I'd love to say I am exaggerating, but we three know I am not. I have extensive files ...

David Nybakke said...

I will go back through this Girard clip, but a number of things stuck out for me: the curing of our violence is NOT going to be an easy fix - for one thing. Language is not going to lead be the way in solving our violence. There are many, many barriers to help us and yet we are constantly in need of more barriers as our unchecked competition jumps from one person to another attempting to fill our desire as it seeks real substance. It seems also that until we own up to our own participation in humanity and therefore see our connection to the violence - breaking through the laws of representation of philosophy AND language - we are not likely to take violence seriously, we will simply continue to project it to over there (or as Athos said, onto the homeless and wretched).

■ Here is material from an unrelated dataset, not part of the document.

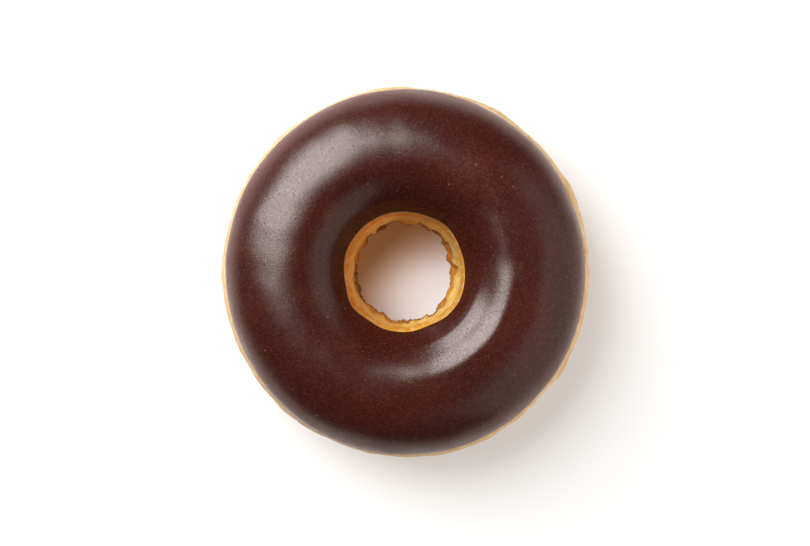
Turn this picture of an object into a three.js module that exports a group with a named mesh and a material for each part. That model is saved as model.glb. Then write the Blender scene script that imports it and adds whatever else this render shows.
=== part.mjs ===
// Ring doughnut: a ring of fried yeast dough, and the coat of chocolate glaze that has set on its upper half.
// Millimetres, +Z up. The origin lies on the surface the ring rests on, below the middle of the ring.
import * as THREE from "three";

// Driving dimensions of the dough.
const RING_DIAMETER = 92; // across the waist, where the two fried halves meet
const HOLE_DIAMETER = 24.4; // at the lip, the narrowest place in the hole
const DOUGH_HEIGHT = 30;
const CREST_RADIUS = 28.5; // where the ring is highest, a little nearer the hole than the rim
const WAIST_HEIGHT = 14.5;
const HOLE_WAIST_RADIUS = 13.5;
const LIP_HEIGHT = 7.5; // below the waist, where the lower crust curls into the hole
const SEAT_OUTER_RADIUS = 35.5; // the flat underside that the ring rests on
const SEAT_INNER_RADIUS = 21.5;

// Driving dimensions of the glaze.
const GLAZE_THICKNESS = 0.9;
const GLAZE_CLEARANCE = 0.3; // between the crust and the underside of the coat
const RIM_EDGE_ANGLE = 0.42; // radians above the waist, as seen from the middle of the dough's section
const HOLE_EDGE_ANGLE = 0.62;

// Unevenness from proving and frying: each wave adds size * cos(lobes * azimuth - phase) millimetres.
const RIM_WAVES = [
  { lobes: 2, size: 0.2, phase: 3.45 },
  { lobes: 3, size: 0.12, phase: 2.95 },
];
const CREST_WAVES = [
  { lobes: 1, size: 0.25, phase: 0.6 },
  { lobes: 2, size: 0.3, phase: 2.1 },
];
const HOLE_SHIFT = -0.4; // the hole was cut this far off centre, along X

// Fineness of the solids.
const TURN_STEPS = 64;
const SECTION_STEP = 0.2; // radians of arc to each straight step of a section
const WALL_STEPS = 6;
const NOSE_STEPS = 4;

const QUARTER_TURN = Math.PI / 2;
const rimRadius = RING_DIAMETER / 2;
const lipRadius = HOLE_DIAMETER / 2;
const sectionMiddle = new THREE.Vector2(CREST_RADIUS, WAIST_HEIGHT);
const rimReach = new THREE.Vector2(rimRadius - CREST_RADIUS, DOUGH_HEIGHT - WAIST_HEIGHT);
const holeReach = new THREE.Vector2(CREST_RADIUS - HOLE_WAIST_RADIUS, DOUGH_HEIGHT - WAIST_HEIGHT);

// Part of an ellipse in the section plane, as points of (radius, height), always turning to the left.
function arc(middle, reach, from, to) {
  const curve = new THREE.EllipseCurve(middle.x, middle.y, reach.x, reach.y, from, to);
  return curve.getPoints(Math.ceil((to - from) / SECTION_STEP));
}

// Stretches of outline, each of which starts where the one before it ends, as a single run of points.
function joined(stretches) {
  return stretches.flatMap((points, i) => (i === 0 ? points : points.slice(1)));
}

// The crust under the glaze, from the glaze's edge near the rim, over the crest, to its edge in the hole.
function glazedCrust() {
  return joined([
    arc(sectionMiddle, rimReach, RIM_EDGE_ANGLE, QUARTER_TURN),
    arc(sectionMiddle, holeReach, QUARTER_TURN, Math.PI - HOLE_EDGE_ANGLE),
  ]);
}

// The wall of the hole below the waist, which leans in to the lip in a gentle S.
function wallToLip() {
  const bendHeight = (WAIST_HEIGHT + LIP_HEIGHT) / 2;
  const curve = new THREE.CubicBezierCurve(
    new THREE.Vector2(HOLE_WAIST_RADIUS, WAIST_HEIGHT),
    new THREE.Vector2(HOLE_WAIST_RADIUS, bendHeight),
    new THREE.Vector2(lipRadius, bendHeight),
    new THREE.Vector2(lipRadius, LIP_HEIGHT),
  );
  return curve.getPoints(WALL_STEPS);
}

// The dough's section, from the outer edge of its flat seat round to the inner edge.
function doughOutline() {
  const underRimMiddle = new THREE.Vector2(SEAT_OUTER_RADIUS, WAIST_HEIGHT);
  const underRimReach = new THREE.Vector2(rimRadius - SEAT_OUTER_RADIUS, WAIST_HEIGHT);
  const underLipMiddle = new THREE.Vector2(SEAT_INNER_RADIUS, LIP_HEIGHT);
  const underLipReach = new THREE.Vector2(SEAT_INNER_RADIUS - lipRadius, LIP_HEIGHT);
  return joined([
    arc(underRimMiddle, underRimReach, -QUARTER_TURN, 0),
    arc(sectionMiddle, rimReach, 0, RIM_EDGE_ANGLE),
    glazedCrust(),
    arc(sectionMiddle, holeReach, Math.PI - HOLE_EDGE_ANGLE, Math.PI),
    wallToLip(),
    arc(underLipMiddle, underLipReach, Math.PI, Math.PI + QUARTER_TURN),
  ]);
}

// An outline moved square to itself, towards its right-hand side.
function movedOut(points, distance) {
  return points.map((point, i) => {
    const before = points[Math.max(i - 1, 0)];
    const after = points[Math.min(i + 1, points.length - 1)];
    const along = new THREE.Vector2().subVectors(after, before).normalize();
    return new THREE.Vector2(point.x + along.y * distance, point.y - along.x * distance);
  });
}

// Half a circle from one point to another, turning to the left: the rounded edge of the coat.
function nose(from, to) {
  const middle = from.clone().lerp(to, 0.5);
  const reach = from.distanceTo(to) / 2;
  const start = Math.atan2(from.y - middle.y, from.x - middle.x);
  const curve = new THREE.EllipseCurve(middle.x, middle.y, reach, reach, start, start + Math.PI);
  return curve.getPoints(NOSE_STEPS);
}

// The glaze's section: a coat of even thickness just clear of the crust, with a rounded edge on both sides.
function glazeOutline() {
  const under = movedOut(glazedCrust(), GLAZE_CLEARANCE).reverse();
  const over = movedOut(glazedCrust(), GLAZE_CLEARANCE + GLAZE_THICKNESS);
  const rimNose = nose(under.at(-1), over[0]);
  const holeNose = nose(over.at(-1), under[0]);
  return joined([over, holeNose, under, rimNose]).slice(0, -1);
}

function waveAt(waves, azimuth) {
  return waves.reduce((sum, w) => sum + w.size * Math.cos(w.lobes * azimuth - w.phase), 0);
}

// Turns an outline round the ring's axis, then makes it as uneven as hand-cut, fried dough.
// The seat stays flat, because each point rises in proportion to its height.
function turnedRing(outline) {
  const geometry = new THREE.LatheGeometry([...outline, outline[0]], TURN_STEPS).rotateX(QUARTER_TURN);
  const position = geometry.getAttribute("position");
  for (let i = 0; i < position.count; i++) {
    const [x, y, z] = [position.getX(i), position.getY(i), position.getZ(i)];
    const radius = Math.hypot(x, y);
    const azimuth = Math.atan2(y, x);
    const towardsRim = (radius - lipRadius) / (rimRadius - lipRadius);
    const widen = 1 + (waveAt(RIM_WAVES, azimuth) * towardsRim) / radius;
    const raise = 1 + waveAt(CREST_WAVES, azimuth) / DOUGH_HEIGHT;
    position.setXYZ(i, x * widen + HOLE_SHIFT * (1 - towardsRim), y * widen, z * raise);
  }
  geometry.computeVertexNormals();
  return geometry;
}

function ringMesh(name, outline, material) {
  const mesh = new THREE.Mesh(turnedRing(outline), material);
  mesh.name = name;
  return mesh;
}

const friedCrust = new THREE.MeshStandardMaterial({ color: 0xd29440, roughness: 0.6, metalness: 0 });
const chocolate = new THREE.MeshStandardMaterial({ color: 0x46201a, roughness: 0.32, metalness: 0 });

const doughnut = new THREE.Group();
doughnut.add(ringMesh("dough_ring", doughOutline(), friedCrust));
doughnut.add(ringMesh("chocolate_glaze", glazeOutline(), chocolate));

export default doughnut;
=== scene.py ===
"""Ring doughnut: a ring of fried yeast dough with a set coat of chocolate glaze, lying on a pale table.

Laid out as a Blender add-on. Each piece has an operator, and main() runs them in order.
"""

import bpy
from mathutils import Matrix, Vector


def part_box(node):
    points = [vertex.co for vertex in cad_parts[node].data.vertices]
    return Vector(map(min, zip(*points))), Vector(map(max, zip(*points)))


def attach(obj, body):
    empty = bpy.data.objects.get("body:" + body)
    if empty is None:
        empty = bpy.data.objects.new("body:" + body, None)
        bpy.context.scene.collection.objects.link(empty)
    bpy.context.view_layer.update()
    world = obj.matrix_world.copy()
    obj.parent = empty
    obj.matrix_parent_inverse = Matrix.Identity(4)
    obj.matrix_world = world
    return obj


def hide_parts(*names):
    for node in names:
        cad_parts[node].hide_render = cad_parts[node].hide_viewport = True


bl_info = {
    "name": "Ring Doughnut",
    "version": (1, 0, 0),
    "blender": (4, 5, 0),
    "location": "View3D > Sidebar > Doughnut",
    "description": "Models a ring doughnut with a chocolate glaze, and the table and lights around it",
    "category": "Add Mesh",
}

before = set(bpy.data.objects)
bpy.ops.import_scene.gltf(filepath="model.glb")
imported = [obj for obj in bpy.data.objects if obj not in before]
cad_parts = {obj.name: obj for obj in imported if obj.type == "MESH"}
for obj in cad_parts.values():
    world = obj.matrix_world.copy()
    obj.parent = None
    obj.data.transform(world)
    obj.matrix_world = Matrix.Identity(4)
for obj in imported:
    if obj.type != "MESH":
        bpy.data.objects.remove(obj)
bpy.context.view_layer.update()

import math

import bmesh
import bpy
from mathutils import Vector

DOUGH_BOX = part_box("dough_ring")
GLAZE_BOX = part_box("chocolate_glaze")
MM = 0.001
WELD_DISTANCE = 1e-6

# The section's outline starts as a circle of this many points, and the ring is spun in this many steps.
SECTION_POINTS = 52
SPIN_STEPS = 112
# Both pieces are rounded by this many levels of subdivision.
SMOOTH_LEVELS = 2

# The upper shoulder of the hole's wall: its place from the wall's waist, and how it is filled out.
SHOULDER_PLACE = Vector((1.5, 0, 8)) * MM
SHOULDER_SWELLING = Vector((-0.4, 0, 0.4)) * MM
SHOULDER_REACH = 3.5 * MM
# How far the hole lies off centre at its upper edge and at its lip: X, Y and Z in millimetres, by height.
HOLE_SHIFTS = {22: (-0.6, 0.1, 0), 7.5: (-0.4, 0.1, 0)}
HOLE_SHIFT_REACH = 8 * MM

# Azimuths are in degrees, counted from +X towards +Y.
# The hole's soft corners, and the flat stretches between them: azimuth, then how far out in millimetres.
HOLE_CORNERS = (
    (47, 0.7), (165, 0.2), (213, 1.05), (230, -0.35), (264, -0.45), (292, -1.1), (331, 0.5),
)
HOLE_CORNER_REACH = 7 * MM
# Where the rim stands out: azimuth, then how far and how wide in millimetres.
RIM_SWELLINGS = (
    (25, 0.35, 8), (62, 0.5, 9), (96, 0.3, 7), (134, 0.1, 9), (180, 0.4, 4), (206, 0.25, 6),
    (232, 0.3, 8), (251, 0.3, 5), (284, 0.55, 7), (297, 0.5, 7), (329, 0.45, 7),
)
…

In the Bailie talk I have been sharing with you at other posts, Entering the Biblical Story at the Eucharistic Table, he mentions William Riley's book, "The Spiritual Adventure of the Apocalypse" and I thought I would quote an apropos footnote from the book; "Most first century Romans would have been very anti-Jewish. The religious and cultural differences that Jews insisted on maintaining in their faithfulness to God were taken as an insult by the Romans who could blend different religions together without a thought. In political terms, the Jews would have been seen as rebellious and ungrateful trouble-makers..."

Huuummm, just look at us Christians and our faithfulness to God in relation to our comfort within our culture. I guess the point to all this is just how relativism has engulfed our life; to where even our everyday worship is so water downed that no one in our culture objects; and as our religion no longer objects to anything our culture does. Our religion (shamefully it often seems, on its best days) is so politically correct now-a-days that one would not be able to tell the difference between it and secular humanism. Merge relativism with high-powered capitalism, infusing a dumbing down of the populace, and walla! You have nihilism.